WHAT TO PRODUCE => Write out exactly the lines between the line containing "obj.matrix_parent_inverse = Matrix.Identity(4)" and the line containing "in imported if", including both of those lines, and nothing more.

^^^^^^^^^^^^^^^^

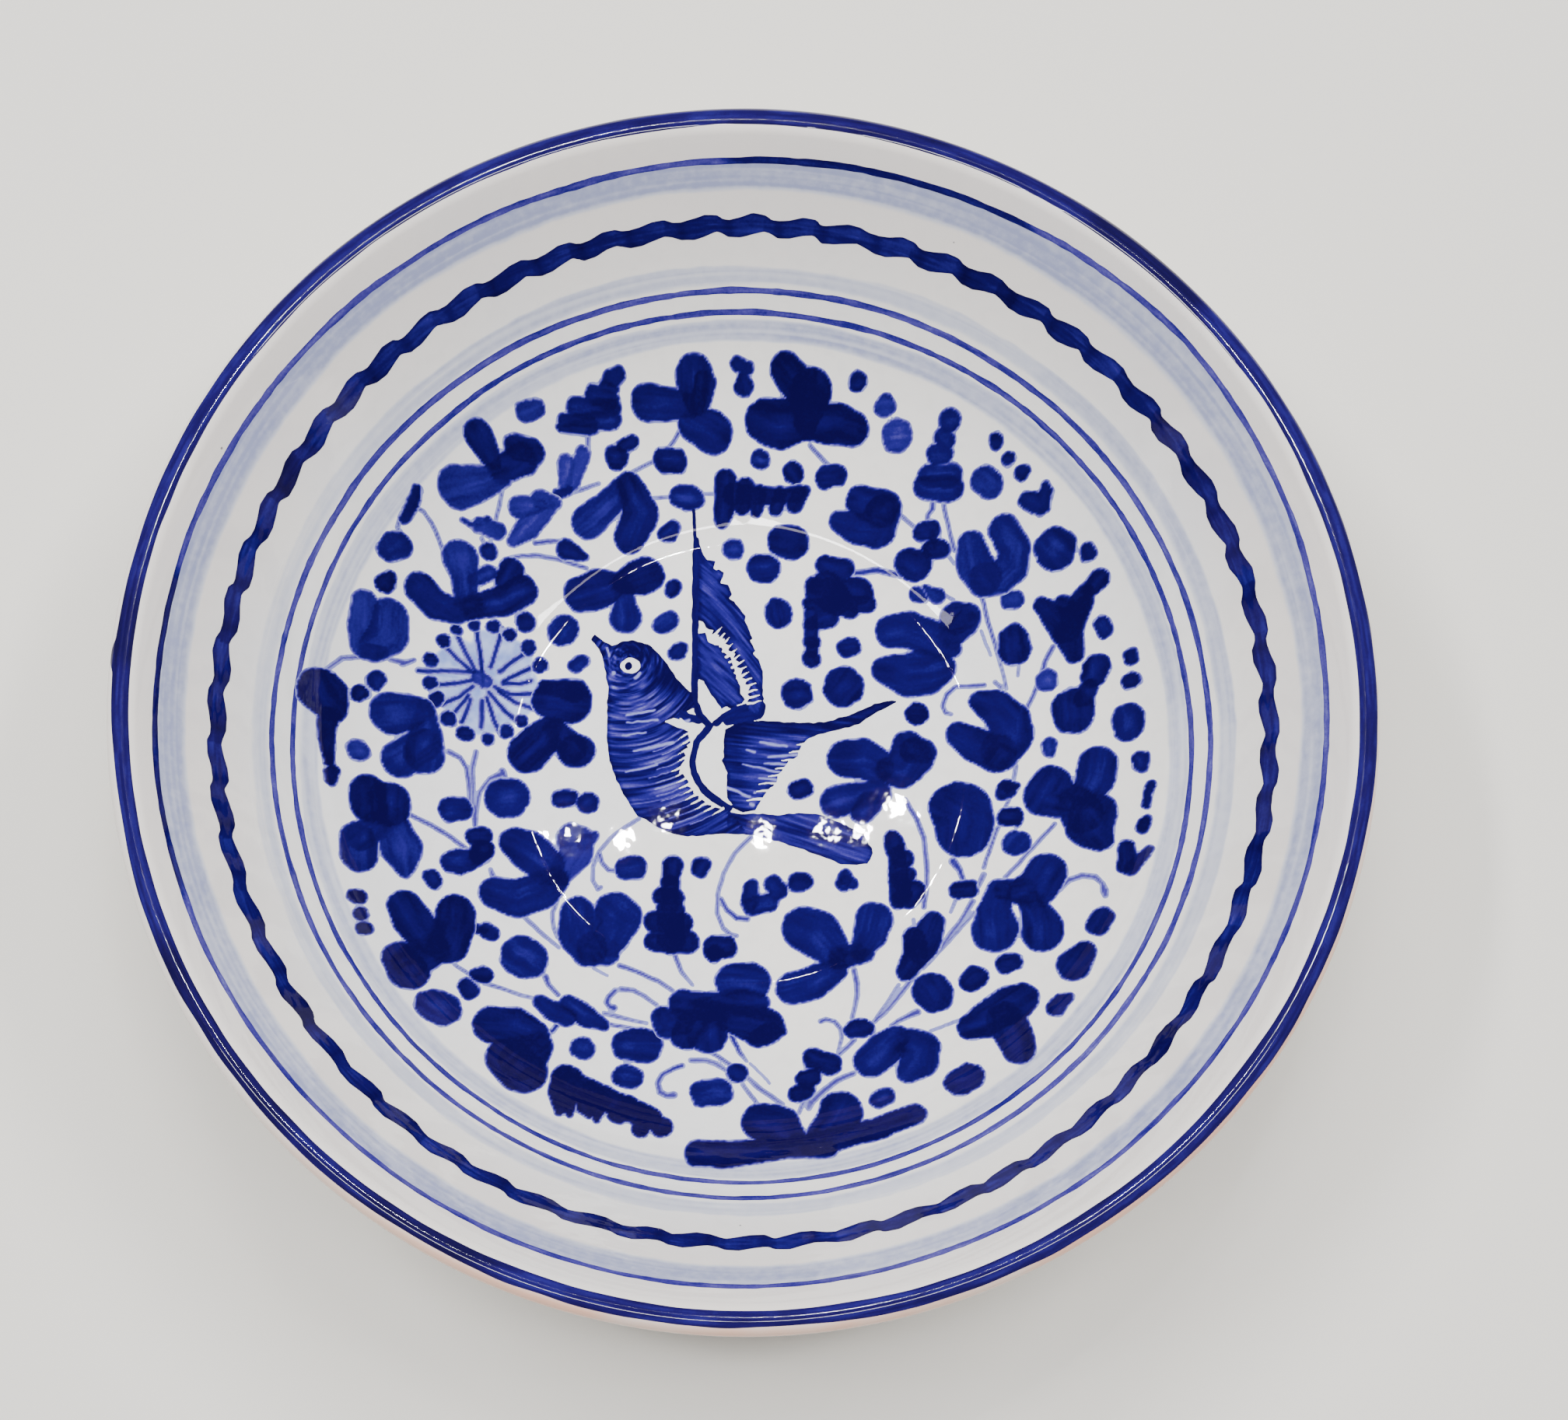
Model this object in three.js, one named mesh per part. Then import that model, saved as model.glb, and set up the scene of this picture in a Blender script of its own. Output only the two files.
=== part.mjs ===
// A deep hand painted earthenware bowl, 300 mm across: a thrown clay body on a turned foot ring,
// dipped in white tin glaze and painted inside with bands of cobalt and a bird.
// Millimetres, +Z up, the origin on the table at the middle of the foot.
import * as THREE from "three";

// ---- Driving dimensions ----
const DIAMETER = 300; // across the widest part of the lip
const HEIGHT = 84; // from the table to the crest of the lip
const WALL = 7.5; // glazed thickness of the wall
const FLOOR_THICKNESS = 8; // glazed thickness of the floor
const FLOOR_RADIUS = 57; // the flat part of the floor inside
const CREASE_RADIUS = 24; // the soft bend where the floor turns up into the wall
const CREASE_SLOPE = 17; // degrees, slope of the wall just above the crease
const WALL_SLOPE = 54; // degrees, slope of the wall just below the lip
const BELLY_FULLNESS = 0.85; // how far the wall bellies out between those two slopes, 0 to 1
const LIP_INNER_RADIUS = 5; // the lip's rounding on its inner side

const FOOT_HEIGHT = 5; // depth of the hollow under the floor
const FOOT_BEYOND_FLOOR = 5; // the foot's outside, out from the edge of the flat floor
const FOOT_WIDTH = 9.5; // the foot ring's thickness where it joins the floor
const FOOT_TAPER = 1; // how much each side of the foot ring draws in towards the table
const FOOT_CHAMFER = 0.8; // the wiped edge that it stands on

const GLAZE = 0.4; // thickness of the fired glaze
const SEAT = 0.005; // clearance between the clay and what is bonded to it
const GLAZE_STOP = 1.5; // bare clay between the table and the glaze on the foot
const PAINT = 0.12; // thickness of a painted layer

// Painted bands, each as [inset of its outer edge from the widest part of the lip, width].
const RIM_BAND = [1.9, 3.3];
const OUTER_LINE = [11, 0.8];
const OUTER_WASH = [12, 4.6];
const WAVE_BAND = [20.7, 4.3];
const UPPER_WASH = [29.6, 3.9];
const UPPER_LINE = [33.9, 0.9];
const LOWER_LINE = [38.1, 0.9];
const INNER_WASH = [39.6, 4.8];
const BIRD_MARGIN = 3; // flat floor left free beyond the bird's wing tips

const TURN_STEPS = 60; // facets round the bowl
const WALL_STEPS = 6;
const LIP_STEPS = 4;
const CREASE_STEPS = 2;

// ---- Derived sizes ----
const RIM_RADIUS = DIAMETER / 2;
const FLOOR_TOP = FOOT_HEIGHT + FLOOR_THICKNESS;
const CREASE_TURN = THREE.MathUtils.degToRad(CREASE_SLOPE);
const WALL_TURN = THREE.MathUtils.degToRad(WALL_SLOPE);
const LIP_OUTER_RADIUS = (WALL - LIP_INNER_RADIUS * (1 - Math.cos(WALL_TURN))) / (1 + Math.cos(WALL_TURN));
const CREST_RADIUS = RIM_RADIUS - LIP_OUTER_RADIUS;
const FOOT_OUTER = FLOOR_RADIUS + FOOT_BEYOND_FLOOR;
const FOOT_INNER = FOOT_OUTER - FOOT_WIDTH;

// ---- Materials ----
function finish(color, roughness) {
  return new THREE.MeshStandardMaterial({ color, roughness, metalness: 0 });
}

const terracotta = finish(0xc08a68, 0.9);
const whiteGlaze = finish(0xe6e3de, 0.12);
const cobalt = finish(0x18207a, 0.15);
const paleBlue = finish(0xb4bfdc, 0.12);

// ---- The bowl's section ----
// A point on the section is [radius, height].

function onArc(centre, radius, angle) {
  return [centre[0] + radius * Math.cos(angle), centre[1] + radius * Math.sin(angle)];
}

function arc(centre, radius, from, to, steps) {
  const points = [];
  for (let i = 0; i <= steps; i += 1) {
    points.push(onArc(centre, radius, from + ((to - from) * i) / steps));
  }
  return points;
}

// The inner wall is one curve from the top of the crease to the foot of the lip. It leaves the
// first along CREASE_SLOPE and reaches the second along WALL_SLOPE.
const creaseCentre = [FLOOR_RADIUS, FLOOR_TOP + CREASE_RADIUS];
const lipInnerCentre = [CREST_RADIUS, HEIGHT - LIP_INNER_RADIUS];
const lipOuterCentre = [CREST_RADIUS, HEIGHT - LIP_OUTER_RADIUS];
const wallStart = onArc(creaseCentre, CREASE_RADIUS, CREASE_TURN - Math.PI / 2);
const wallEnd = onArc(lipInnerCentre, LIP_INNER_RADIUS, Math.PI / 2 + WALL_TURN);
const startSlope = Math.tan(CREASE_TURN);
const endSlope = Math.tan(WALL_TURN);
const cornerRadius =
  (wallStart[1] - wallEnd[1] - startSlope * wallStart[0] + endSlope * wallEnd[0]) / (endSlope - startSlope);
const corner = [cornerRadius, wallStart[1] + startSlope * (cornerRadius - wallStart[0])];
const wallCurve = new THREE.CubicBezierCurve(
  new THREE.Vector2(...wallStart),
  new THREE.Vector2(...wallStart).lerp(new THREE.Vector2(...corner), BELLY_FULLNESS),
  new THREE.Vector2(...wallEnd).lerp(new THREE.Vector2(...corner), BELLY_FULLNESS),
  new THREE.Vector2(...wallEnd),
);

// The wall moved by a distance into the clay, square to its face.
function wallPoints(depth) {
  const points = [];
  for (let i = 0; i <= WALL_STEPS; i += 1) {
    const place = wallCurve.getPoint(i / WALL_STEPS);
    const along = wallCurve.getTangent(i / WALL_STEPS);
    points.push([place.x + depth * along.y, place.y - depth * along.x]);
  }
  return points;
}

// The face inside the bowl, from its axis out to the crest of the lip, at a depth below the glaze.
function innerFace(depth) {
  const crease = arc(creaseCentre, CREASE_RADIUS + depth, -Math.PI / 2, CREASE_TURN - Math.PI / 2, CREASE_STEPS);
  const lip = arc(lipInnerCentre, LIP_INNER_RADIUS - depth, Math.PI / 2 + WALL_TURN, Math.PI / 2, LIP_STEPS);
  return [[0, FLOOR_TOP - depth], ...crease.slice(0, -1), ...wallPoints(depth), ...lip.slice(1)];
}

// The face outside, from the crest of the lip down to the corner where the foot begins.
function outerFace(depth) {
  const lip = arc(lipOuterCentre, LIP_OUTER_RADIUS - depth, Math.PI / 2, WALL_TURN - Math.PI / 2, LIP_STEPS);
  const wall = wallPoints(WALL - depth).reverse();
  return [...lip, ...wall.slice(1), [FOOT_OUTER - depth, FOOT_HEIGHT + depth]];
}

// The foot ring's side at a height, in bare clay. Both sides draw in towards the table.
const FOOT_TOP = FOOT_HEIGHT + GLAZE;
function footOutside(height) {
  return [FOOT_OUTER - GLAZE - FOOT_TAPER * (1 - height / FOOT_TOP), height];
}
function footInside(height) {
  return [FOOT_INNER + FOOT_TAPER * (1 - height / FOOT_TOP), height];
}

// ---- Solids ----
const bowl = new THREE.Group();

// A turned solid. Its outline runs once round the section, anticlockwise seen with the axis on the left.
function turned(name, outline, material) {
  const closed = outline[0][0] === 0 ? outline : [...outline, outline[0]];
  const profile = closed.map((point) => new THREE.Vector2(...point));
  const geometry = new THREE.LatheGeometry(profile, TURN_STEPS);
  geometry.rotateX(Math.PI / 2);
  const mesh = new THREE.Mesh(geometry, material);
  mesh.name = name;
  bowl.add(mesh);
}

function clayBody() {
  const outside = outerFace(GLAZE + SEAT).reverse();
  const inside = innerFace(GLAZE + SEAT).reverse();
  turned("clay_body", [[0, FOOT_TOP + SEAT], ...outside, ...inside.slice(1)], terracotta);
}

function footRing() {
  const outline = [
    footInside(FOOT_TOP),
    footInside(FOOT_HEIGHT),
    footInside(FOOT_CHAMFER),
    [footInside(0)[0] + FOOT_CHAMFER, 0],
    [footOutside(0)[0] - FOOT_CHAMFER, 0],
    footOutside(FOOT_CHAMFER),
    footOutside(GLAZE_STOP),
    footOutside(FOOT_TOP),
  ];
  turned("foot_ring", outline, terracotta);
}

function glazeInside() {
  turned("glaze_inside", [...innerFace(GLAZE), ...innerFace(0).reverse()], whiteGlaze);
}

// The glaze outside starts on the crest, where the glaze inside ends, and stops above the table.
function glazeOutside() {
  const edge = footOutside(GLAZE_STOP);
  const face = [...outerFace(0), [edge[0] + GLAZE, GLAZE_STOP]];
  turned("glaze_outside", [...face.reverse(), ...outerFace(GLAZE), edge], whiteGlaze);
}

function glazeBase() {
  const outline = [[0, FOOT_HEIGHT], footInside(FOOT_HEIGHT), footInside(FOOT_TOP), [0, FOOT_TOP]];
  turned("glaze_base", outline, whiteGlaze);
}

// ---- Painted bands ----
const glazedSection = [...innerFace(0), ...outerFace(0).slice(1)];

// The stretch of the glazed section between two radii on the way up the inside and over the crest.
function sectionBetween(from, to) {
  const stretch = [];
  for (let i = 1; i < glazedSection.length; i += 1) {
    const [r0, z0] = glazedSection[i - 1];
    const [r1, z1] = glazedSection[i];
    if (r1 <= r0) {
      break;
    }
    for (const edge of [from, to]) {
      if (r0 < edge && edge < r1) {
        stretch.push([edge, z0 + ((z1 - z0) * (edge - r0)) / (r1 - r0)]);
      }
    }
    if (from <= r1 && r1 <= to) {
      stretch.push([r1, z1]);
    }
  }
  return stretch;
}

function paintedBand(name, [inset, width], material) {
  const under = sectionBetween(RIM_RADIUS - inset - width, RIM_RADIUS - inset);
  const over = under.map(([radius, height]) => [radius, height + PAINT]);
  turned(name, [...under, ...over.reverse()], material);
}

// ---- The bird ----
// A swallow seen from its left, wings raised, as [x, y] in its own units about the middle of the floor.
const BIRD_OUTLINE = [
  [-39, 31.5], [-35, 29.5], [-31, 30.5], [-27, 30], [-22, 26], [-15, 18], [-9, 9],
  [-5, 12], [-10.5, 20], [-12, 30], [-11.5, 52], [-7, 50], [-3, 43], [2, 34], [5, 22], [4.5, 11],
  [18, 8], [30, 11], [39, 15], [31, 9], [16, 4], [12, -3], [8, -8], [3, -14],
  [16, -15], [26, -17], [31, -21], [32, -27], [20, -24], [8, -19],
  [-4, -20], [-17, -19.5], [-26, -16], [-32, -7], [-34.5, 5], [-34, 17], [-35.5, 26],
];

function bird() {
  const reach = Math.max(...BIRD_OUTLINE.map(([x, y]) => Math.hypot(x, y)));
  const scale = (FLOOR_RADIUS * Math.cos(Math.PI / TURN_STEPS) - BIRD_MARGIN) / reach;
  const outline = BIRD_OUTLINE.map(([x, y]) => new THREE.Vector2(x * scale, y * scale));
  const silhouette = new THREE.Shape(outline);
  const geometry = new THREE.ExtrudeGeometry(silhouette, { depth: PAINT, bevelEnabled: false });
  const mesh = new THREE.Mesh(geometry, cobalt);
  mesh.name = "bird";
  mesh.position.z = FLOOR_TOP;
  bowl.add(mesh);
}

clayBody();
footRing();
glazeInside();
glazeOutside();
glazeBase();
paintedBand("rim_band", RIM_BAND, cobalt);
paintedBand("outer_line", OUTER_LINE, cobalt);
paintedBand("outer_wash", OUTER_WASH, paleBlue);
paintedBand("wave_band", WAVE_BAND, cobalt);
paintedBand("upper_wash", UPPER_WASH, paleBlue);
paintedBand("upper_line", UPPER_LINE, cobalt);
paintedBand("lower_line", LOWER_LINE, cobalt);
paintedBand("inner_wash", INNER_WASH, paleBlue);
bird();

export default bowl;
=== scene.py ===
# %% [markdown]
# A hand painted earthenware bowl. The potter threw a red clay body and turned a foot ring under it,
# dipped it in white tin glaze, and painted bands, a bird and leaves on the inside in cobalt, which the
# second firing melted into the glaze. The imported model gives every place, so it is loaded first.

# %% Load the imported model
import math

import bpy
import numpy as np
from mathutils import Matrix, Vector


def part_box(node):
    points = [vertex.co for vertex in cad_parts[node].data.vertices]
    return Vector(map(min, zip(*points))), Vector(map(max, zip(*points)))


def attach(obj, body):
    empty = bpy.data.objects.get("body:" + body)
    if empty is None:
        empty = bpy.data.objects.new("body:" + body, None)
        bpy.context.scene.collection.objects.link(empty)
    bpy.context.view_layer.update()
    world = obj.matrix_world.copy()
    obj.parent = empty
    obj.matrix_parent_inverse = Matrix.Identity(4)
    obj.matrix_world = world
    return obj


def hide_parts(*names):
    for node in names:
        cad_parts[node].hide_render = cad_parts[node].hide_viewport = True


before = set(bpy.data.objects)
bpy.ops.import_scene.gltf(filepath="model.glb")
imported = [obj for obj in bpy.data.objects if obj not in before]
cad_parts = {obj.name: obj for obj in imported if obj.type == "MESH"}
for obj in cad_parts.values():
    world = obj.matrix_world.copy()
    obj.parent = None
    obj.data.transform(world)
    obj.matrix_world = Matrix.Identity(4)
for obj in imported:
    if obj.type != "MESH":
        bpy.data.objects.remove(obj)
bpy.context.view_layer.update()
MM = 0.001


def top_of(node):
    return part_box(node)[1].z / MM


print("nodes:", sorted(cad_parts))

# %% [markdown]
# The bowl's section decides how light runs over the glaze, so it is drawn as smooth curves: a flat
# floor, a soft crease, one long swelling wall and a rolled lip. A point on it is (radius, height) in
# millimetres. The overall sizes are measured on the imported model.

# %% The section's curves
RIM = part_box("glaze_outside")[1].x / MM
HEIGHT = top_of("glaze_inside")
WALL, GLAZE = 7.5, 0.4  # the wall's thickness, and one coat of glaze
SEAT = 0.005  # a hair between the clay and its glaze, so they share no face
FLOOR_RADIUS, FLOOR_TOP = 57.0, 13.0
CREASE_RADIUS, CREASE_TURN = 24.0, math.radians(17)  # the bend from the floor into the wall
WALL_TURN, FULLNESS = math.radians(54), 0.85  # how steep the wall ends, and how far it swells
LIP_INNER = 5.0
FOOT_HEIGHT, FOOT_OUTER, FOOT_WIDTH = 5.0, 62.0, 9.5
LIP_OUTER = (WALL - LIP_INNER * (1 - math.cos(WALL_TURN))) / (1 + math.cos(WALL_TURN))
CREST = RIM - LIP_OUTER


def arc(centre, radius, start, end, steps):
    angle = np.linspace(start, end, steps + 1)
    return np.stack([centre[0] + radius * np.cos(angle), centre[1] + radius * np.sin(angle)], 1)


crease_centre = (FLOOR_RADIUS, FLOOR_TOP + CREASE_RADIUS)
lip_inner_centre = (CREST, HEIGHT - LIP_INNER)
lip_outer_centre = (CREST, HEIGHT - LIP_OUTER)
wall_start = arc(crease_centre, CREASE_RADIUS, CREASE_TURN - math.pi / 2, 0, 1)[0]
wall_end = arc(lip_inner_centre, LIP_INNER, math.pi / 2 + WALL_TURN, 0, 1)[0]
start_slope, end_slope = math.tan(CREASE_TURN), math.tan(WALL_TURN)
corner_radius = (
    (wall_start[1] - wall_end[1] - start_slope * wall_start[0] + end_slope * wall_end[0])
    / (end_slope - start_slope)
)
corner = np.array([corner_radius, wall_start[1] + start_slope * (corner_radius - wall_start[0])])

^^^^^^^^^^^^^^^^

REPLY TO THE TASK =>
    obj.matrix_parent_inverse = Matrix.Identity(4)
    obj.matrix_world = world
    return obj


def hide_parts(*names):
    for node in names:
        cad_parts[node].hide_render = cad_parts[node].hide_viewport = True


before = set(bpy.data.objects)
bpy.ops.import_scene.gltf(filepath="model.glb")
imported = [obj for obj in bpy.data.objects if obj not in before]
cad_parts = {obj.name: obj for obj in imported if obj.type == "MESH"}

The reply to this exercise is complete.